Insight’s secret weapon: synthesis (it’s sexier than you think)

In my time on the client side one of the things we never did enough of was synthesise existing insight – despite the fact it could have saved us time and money in the long run. I think the client side environment often isn’t conducive to synthesis – we work in noisy, open-plan offices with constant interruptions, new priorities appearing regularly and pressure to keep our stakeholders engaged – often the last thing we can afford to do is lock ourselves away for a couple of days wading through past research.

Here at Insight Angels we love a bit of synthesis and actually think it can be sexy (ok, maybe we need to get out more!).  Here are a few things that have really worked for us - we’d love to hear what works for you too.

1. Synthesise with a purpose

The more specific, forward-looking and targeted the better. Quite good: 'create a set of tips based on customer feedback to optimise future marketing emails'. Not so good: 'bring everybody up to speed with what we know about new customers' (why? what are they going to do next?)

2. Be clear on the benefit

Spending time on synthesis is less likely to get de-prioritised if you can say that a week invested now will save 4 weeks and $50,000 on a fresh research study.

3. Be cool with the fact it might not answer every single question – and do it anyway

We often initiate fresh studies even though we have 80% of the answer already – because we think we really need that last 20%! In many cases the benefit of addressing that last 20% is outweighed by the time it will take to get to it. As insight people I think we need to get more comfortable advising based on well synthesised but incomplete data combined with educated projection.                                                   

4. Craft the output collaboratively

Synthesis is best embarked on solo as you need one person to sit quietly sifting through the material and connecting the dots. But, as soon as you start formulating ideas and output, we find it helps to run it past someone as frequently as possible to help see the wood for the trees. Talk out loud as often as you can.

5. Combine it with customer closeness work and action planning

Because you need to hide away to do it, synthesis can lack the engagement of your stakeholders who then forget you’re doing it and mentally move on to other things. One way to ensure your work doesn’t go dusty on the shelf is to deliver the output in conjunction with a customer closeness activity staged to drill into your key observations, followed up with an action planning session. Synthesis should lead to more action than a shiny new project, not less.

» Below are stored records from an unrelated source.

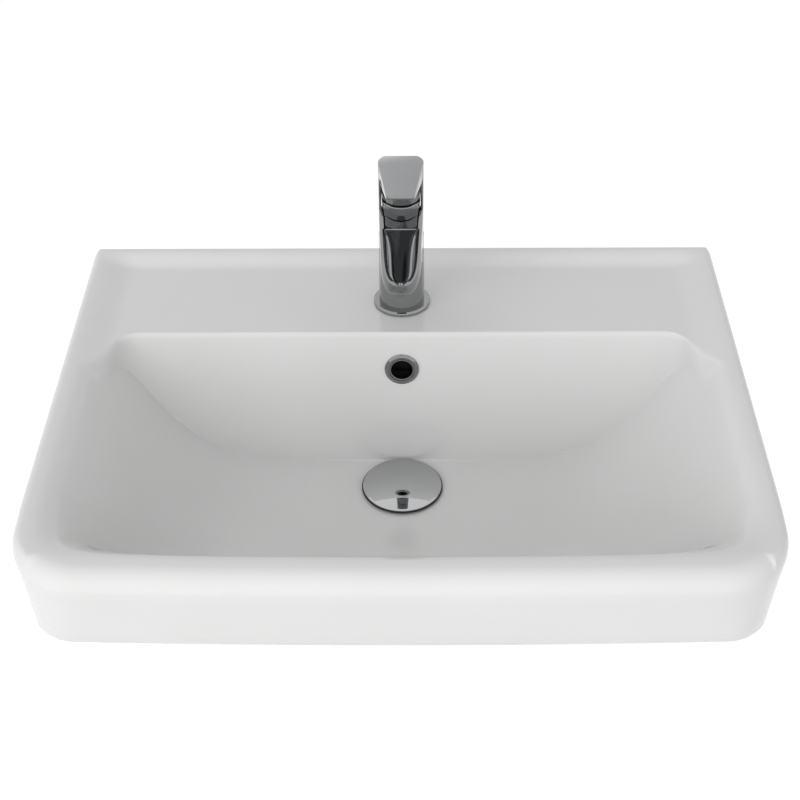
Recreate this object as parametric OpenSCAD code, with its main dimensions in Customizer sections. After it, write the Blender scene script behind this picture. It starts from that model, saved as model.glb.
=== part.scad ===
/* [Basin] */
// Width of the basin, side to side
basin_w = 600; // [520:5:700]
// Depth from the wall to the front corners
basin_d = 450; // [420:5:500]
// How far the middle of the front bows out past its corners
front_bow = 5; // [0:0.5:12]
// Height of the rim above the wall bolts
rim_z = 100; // [95:1:120]
// Visible height of the apron
apron_h = 86; // [70:1:95]
// How far the apron draws in between rim and lower edge
apron_draft = 8; // [2:0.5:12]
// Thickness of the ceramic wall
wall_t = 10; // [8:0.5:12]
// Plan radius of the front corners
front_corner_r = 38; // [30:1:55]
// Plan radius of the back corners
back_corner_r = 6; // [5:0.5:9]
// Rounding of the rim's outer edge
rim_r = 8; // [6:0.5:9]
// Rounding of the back lip's edge
lip_r = 3; // [2:0.5:4]
// Height of the back flange below the rim
flange_h = 165; // [155:1:180]

/* [Shelf] */
// Depth of the shelf and lip from the wall to the bowl
shelf_d = 131; // [125:1:140]
// Drop of the shelf below the rim
shelf_drop = 9; // [6:0.5:12]
// Distance from the wall where the lip's slope meets the shelf
lip_foot = 26; // [20:1:30]
// Width of the soft slope between side rim and shelf
shelf_side = 42; // [30:1:55]

/* [Bowl] */
// Depth of the bowl's floor at the waste, below the rim
bowl_depth = 150; // [140:1:158]
// Fall of the floor towards the waste, per mm
floor_fall = 0.03; // [0.02:0.005:0.07]
// Reach of the side slopes: two thirds of their fall lies within it
side_reach = 66; // [58:1:76]
// Reach of the front slope: two thirds of its fall lies within it
front_reach = 50; // [42:1:64]
// Flat width of the side rims
side_rim = 15; // [10:1:20]
// Flat width of the front rim
front_rim = 24; // [18:1:30]
// Lean of the back wall, per mm of height
wall_lean = 0.1; // [0.07:0.005:0.14]
// Plan radius of the bowl's back corners
bowl_corner_r = 24; // [18:1:30]

/* [Holes] */
// Distance of the tap hole from the bowl's back edge
tap_gap = 51; // [48:0.5:54]
// Diameter of the tap hole
tap_hole_d = 35; // [34:0.5:36]
// Thickness of the deck at the tap hole
deck_t = 16; // [14:0.5:18]
// Diameter of the overflow hole
overflow_d = 24; // [22:0.5:26]
// Height of the overflow below the rim
overflow_drop = 47; // [44:0.5:50]
// Distance of the waste from the wall
waste_back = 184; // [182:0.5:195]
// Diameter of the waste hole
waste_hole_d = 45; // [44:0.5:47]
// Thickness of the ceramic at the waste, with its overflow chamber
waste_boss_h = 33; // [30:0.5:36]
// Spacing of the two wall bolts
bolt_gap = 280; // [240:5:320]
// Diameter of the wall bolt holes
bolt_hole_d = 14; // [12:0.5:16]

/* [Mixer] */
// Diameter of the mixer body at the deck
body_d = 42; // [41:0.25:44]
// Diameter of the mixer body at its top
body_top_d = 40.4; // [40:0.1:41]
// Height of the mixer body above the deck
body_h = 104; // [102:0.5:110]
// Diameter of the base ring
base_ring_d = 52.4; // [48:0.2:56]
// Height of the base ring above the deck
base_ring_h = 4.3; // [3.5:0.1:5]
// Reach of the spout from the mixer's axis
spout_reach = 104.5; // [98:0.5:110]
// Height of the spout's lip above the deck
spout_lip_z = 88; // [86:0.5:92]
// Width of the flat edge round the end of the spout's channel
spout_edge = 4.5; // [3:0.1:6]
// Width of the spout's channel at its start
channel_start_w = 26; // [20:0.5:28]
// Diameter of the aerator
aerator_d = 16.4; // [15:0.1:17]
// Distance of the aerator from the mixer's axis
aerator_reach = 86; // [83:0.5:88]
// Diameter of the two inlet ports
inlet_d = 10; // [9:0.1:10]
// Diameter of the cartridge
cartridge_d = 30; // [29:0.1:30.5]

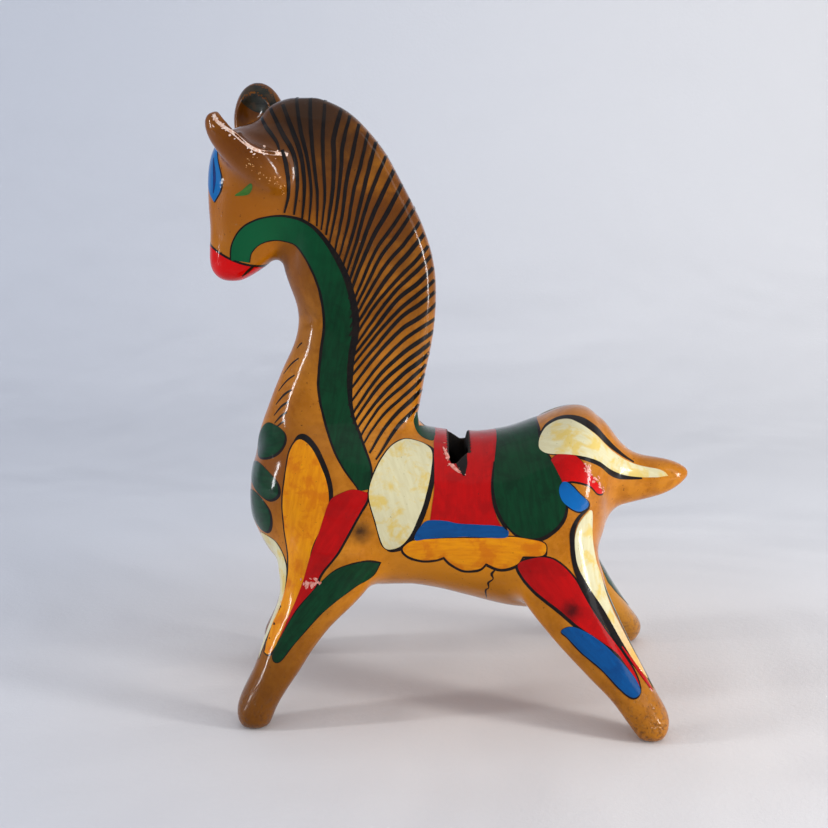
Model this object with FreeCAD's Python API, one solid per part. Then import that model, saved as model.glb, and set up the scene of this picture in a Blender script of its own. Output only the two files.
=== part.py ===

6. Combine it with quick ‘DIY’ research to validate your conclusions

If your synthesis would pack a bit more of a punch with a few more numbers and you don’t have time for a long research process, these days there are loads of cheap DIY research tools out there that can give you feedback overnight or even more quickly (we like Toluna Quick Surveys and YouGov’s daily omnibus service).

7. Add gravitas with your template

Synthesis should feel more weighty and consequential than a typical research output. Consider developing a different, more authoritative template than your run of the mill deliverables.